The issues of cost and pricing create the most distrust between consultants and their clients. Wayne Hall, CIO at The Nautilus Group Inc., the Vancouver, Wash.-based manufacturer of Bowflex, Nautilus, Schwinn and Stairmaster health and fitness products, sent out a detailed request for proposal (RFP) for his ERP project and hired all five consultancies that responded, asking them each to do small projects that would feed the eventual ERP project. Despite spending months at Nautilus getting to know the company and its processes, all five came in with bids of $3 million to $5 million, less than half of what Hall expected.

So Hall sent the RFP back to one company, Emerald Solutions, along with more information and detailed specifications. Emerald revised its bid to about $5 million. Then, after he hired Emerald, the estimate ballooned to $15 million. Hall believes the consultants purposely lowballed the initial estimates to get the job.

His CEO took one look at Emerald's bid, Hall says, canceled the contract and turned to Hall and said, "Wayne, you do it." Hall had to rebuild his IT department to staff the ERP project. He hired Deloitte (which also submitted a $3 million initial bid) to work on specific slices of the project.

Breaking the consultant habit

How can CIOs survive the enterprise software party without bad hangovers? Some major trends are emerging. It's clear that IT departments must build up their own project management capabilities. A strong internal project management capability acts as a check against the natural tendencies of consultancies to grow projects and add new ones. In the Robbins-Gioia survey of companies that had installed ERP systems, those who had created in-house project management offices were successful 15% more of the time than those that didn't.

Good internal project management is even more important in the current economy, when companies are scaling back their software projects and splitting them into smaller pieces. If the consultants work on small pieces of the project, the CIO must make sure the pieces all fit into an overall business strategy.

For CIOs who can't afford to build an IT department to run an enterprise software project, pricing schemes provide the leverage that can keep their consultants in line, on time and under budget. Devices such as fixed-fee, revenue sharing and not-to-exceed limits act like invisible project managers.
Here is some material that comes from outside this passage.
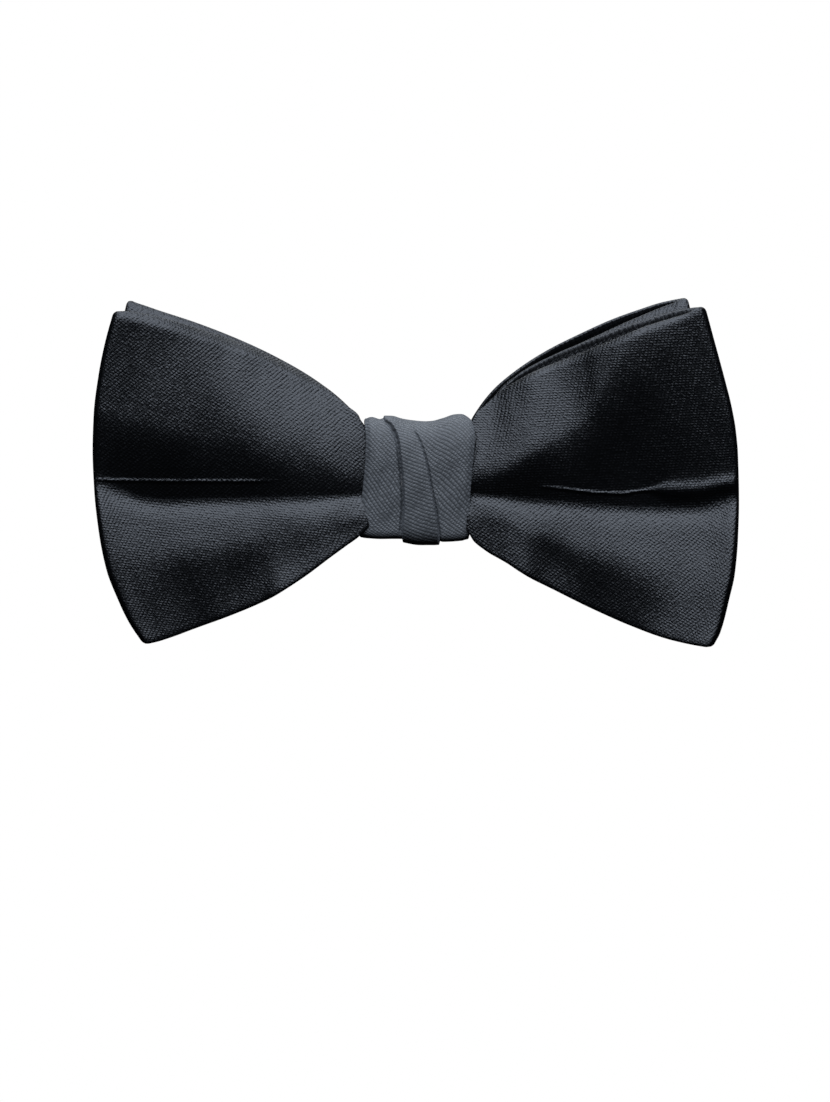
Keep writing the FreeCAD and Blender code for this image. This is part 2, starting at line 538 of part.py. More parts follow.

In fixed-fee engagements, consultants are paid a specific fee negotiated before the project begins. A recent Gartner survey reports that 62% of consulting customers called this their preferred strategy. But consultants don't like fixed-fee projects and will want to place rigid controls on project scope to make sure they can still make a profit.

Such fixed-price contracts can work if CIOs clearly define the project upfront, with a tightly fixed scope and set of deliverables. On big, unpredictable enterprise software projects, that is next to impossible to do. Big fixed-fee projects can easily dissolve into endless bickering over "change orders," time delays and scope changes. Consultants will also be tempted to cut corners if they're falling behind. Fixed price works best on small projects or on big projects that are broken up into small, clearly defined chunks.
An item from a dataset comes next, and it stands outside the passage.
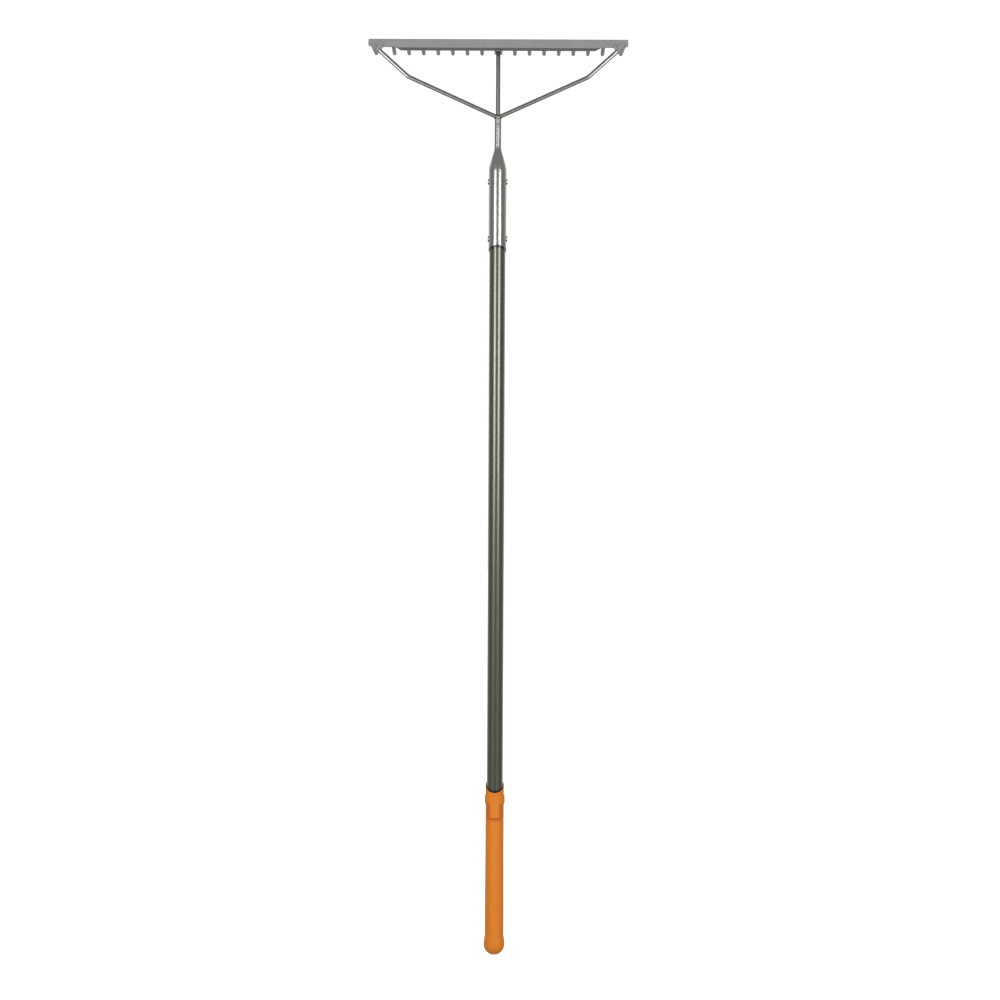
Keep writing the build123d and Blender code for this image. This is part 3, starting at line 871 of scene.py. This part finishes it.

Consultants, of course, much prefer time and materials, saying it lets customers change scope or goals when necessary without rewriting the contract. However, customer backlash has driven consultancies to come up with new pricing models to share risks and rewards with clients. One is agreeing to a lower hourly fee in return for sharing a piece of the cost savings it delivers to customers. Twenty-five percent of Gartner's consulting customer respondents said they would consider some form of shared-risk-and-reward model, but just 4% of those surveyed said it was their preferred strategy.

To keep project costs from spinning out of control and yet maintain enough flexibility to achieve business process changes, a mix of time and materials and fixed cost makes the most sense. Time and materials with a not-to-exceed cap or time and materials with a contractual schedule for delivery of benefits are two popular options. For example, when Joseph Wolfgram, former CIO at the Bill and Melinda Gates Foundation in Seattle, hired a consultancy to help upgrade the foundation to Windows 2000, he agreed to time and materials but inserted performance milestones in the contract that specified the number of users who would be up and running by a particular date. If the consultants missed that date, they agreed to a reduced hourly rate until they got it done.
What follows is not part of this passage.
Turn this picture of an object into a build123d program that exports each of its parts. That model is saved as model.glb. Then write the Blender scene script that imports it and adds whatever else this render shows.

With the era of huge, open-ended enterprise software projects at an end, the Big Five will need to develop ways to make money on smaller projects while delivering the ROI their customers expect from enterprise software. It is a tall order. They have to deal with a legacy of mistrust from the first wave of big enterprise software projects, and a flat economy is making their customers more cautious and demanding than ever. If the Big Five can't develop new pricing and delivery models to drive the next phase of the enterprise software revolution -- supply chain collaboration with customers and suppliers -- they may not survive.

E-mail your solutions for the consulting crisis to CIO executive editor Christopher Koch at

This story, "It's time to take control" was originally published by CIO.

Copyright © 2002 IDG Communications, Inc.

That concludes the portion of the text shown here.